Tree C and Tree D are not considered the same.

<!-- Tree C -->
<div class="header">Hello World</div>

<!-- Tree D -->
<div id="foo">Hello World</div>

Playground

Hint 1

This problem is best approached recursively. Start by comparing the current nodes before diving deeper into their children.

Hint 2

Remember that DOM nodes can be of different types (element nodes, text nodes, etc.). Make sure your comparison handles these different node types correctly.

Hint 3

When comparing element nodes, check both the tag names and all attributes. The number and values of attributes must match for identical trees.

Hint 4

For comparing child nodes, you'll need to ensure they match in number and are identical at each corresponding position.

Solution

Explanation

Hey there! Let's break down this DOM tree comparison function step by step. When we're working with the DOM, we're essentially dealing with a tree structure, and comparing trees is a perfect use case for recursion.

Before we dive into the code, let's understand what it means for two DOM trees to be identical:

  • They must have the same structure (same hierarchy of nodes)
  • Each pair of corresponding nodes must be of the same type
  • Element nodes must have the same tag name
  • Element nodes must have the same attributes with the same values
  • Text nodes must have the same content

Our identicalDOMTrees function uses a recursive approach to compare two DOM trees. Here's how it works:

1. Node Type Comparison

First, we check if the nodes are of the same type. In the DOM, different types of nodes have different numeric values:

  • Element nodes (like <div>) have nodeType of 1
  • Text nodes (the actual text content) have nodeType of 3
  • Comments have nodeType of 8
  • And a few others you'll rarely encounter

If the node types don't match, we immediately know the trees aren't identical.

if (nodeA.nodeType !== nodeB.nodeType) {
  return false;
}

2. Text Node Handling

If both nodes are text nodes, we simply compare their text content. Text nodes are leaf nodes in the DOM tree, so we don't need to check children.

if (nodeA.nodeType === Node.TEXT_NODE) {
  return nodeA.textContent === nodeB.textContent;
}

3. Element Comparison

Tag names: If the elements have different tag names, they're not identical.

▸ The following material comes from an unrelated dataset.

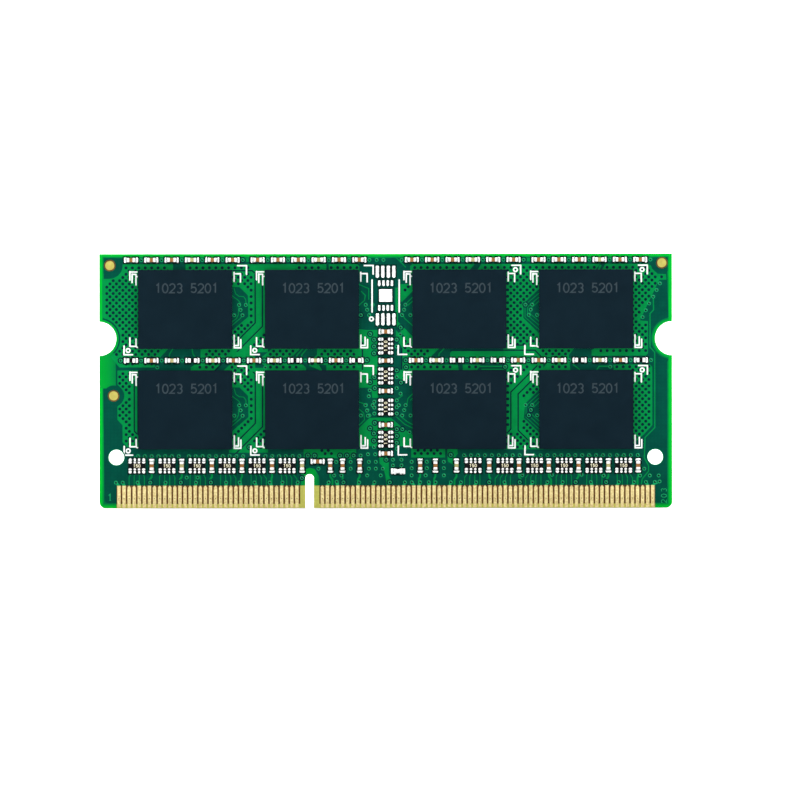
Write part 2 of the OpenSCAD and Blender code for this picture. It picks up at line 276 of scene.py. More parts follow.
def near_left_side(tree, x, z):
    """How strong the painted light is: 1 near the left side of the board, fading inwards; z plays no part."""
    return remap(tree, x, -31.6 * MM, -33.5 * MM, 0.3, 1.0)


def laminate_material(name, dark, light):
    """Cut glass and epoxy board: thin darker layers across its thickness, short pale fibres along it."""
    tree, shader = new_material(name)
    vector = coordinates(tree)
    layers = tree.nodes.new("ShaderNodeTexWave")
    layers.bands_direction = "Y"
    layers.inputs["Scale"].default_value = 1 / (0.16 * MM) / 3.2
    layers.inputs["Distortion"].default_value = 1.5
    tree.links.new(vector, layers.inputs["Vector"])
    fibres = noise(tree, coordinates(tree, (1, 6, 1)), 0.25, 5.0)
    tone = math_node(tree, "MULTIPLY", remap(tree, layers.outputs["Fac"], 0.0, 1.0, 0.45, 1.0),
                     remap(tree, fibres, 0.3, 0.7, 0.5, 1.0))
    tree.links.new(blend_colours(tree, tone, dark, light), shader.inputs["Base Color"])
    shader.inputs["Roughness"].default_value = 0.62
    shader.inputs["Specular IOR Level"].default_value = 0.2
    bump(tree, shader, fibres, 0.7, 0.01)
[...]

if (nodeA.tagName !== nodeB.tagName) {
  return false;
}

Number of children: If one node has more children than the other, they can't be identical.

if (nodeA.childNodes.length !== nodeB.childNodes.length) {
  return false;
}

Number of attributes: If the elements have different numbers of attributes, they're not identical.

if (nodeA.attributes.length !== nodeB.attributes.length) {
  return false;
}

Attribute values: Here we're checking if every attribute in nodeA has the same value in nodeB. The every() method is perfect for this - it returns true only if all checks pass.

const hasSameAttributes = nodeA
  .getAttributeNames()
  .every(
    (attrName) =>
      nodeA.getAttribute(attrName) ===
      nodeB.getAttribute(attrName)
  );

if (!hasSameAttributes) {
  return false;
}

4. Recursive Child Comparison

Finally, we recursively compare each child node. We're using Array.prototype.every.call() because childNodes is not a true array but a NodeList. This checks that all corresponding pairs of child nodes are identical.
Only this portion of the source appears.